Ben Tsang also pointed out that there has been further recent Letters to the Editor in the SCMP on the issue, namely:

HK students would rather use Cantonese

I refer to the report “Doubts raised about using Putonghua as medium or instruction for Chinese language”, (SCMP, August 17).

Generally, Hong Kong students feel more comfortable when talking in Cantonese, given that it is their mother tongue. When adolescents are talking to each other, they use Cantonese, not Putonghua. Some of them find it embarrassing in the classroom because they sometimes get the pronunciation of Putonghua wrong. This makes learning Chinese language more difficult.

In my experience, when a Chinese language teacher asks a question in Putonghua at junior form level, fewer pupils are willing to answer. Many do not feel comfortable with the language and they would be more reluctant to speak out in class and express their views if the medium of instruction was Putonghua. I do not believe that using Putonghua will help learners have a better understanding of Chinese language, or that they will acquire better reading and listening skills. It will not give them any advantage in the Diploma of Secondary Education exam.
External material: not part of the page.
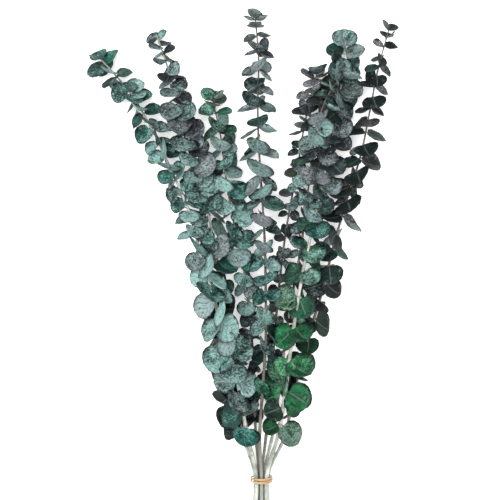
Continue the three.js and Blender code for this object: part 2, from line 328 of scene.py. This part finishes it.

Of course it is useful to learn a second language, but not to use it as the medium of instruction. Youngsters may also find themselves getting confused by differences in pronunciation between Cantonese and Putonghua. Cantonese should continue to be used to teach Chinese language in Hong Kong’s schools.

There may be some students who would prefer to use Putonghua, but the vast majority will feel far more comfortable, and perform better, if schools stick with Cantonese.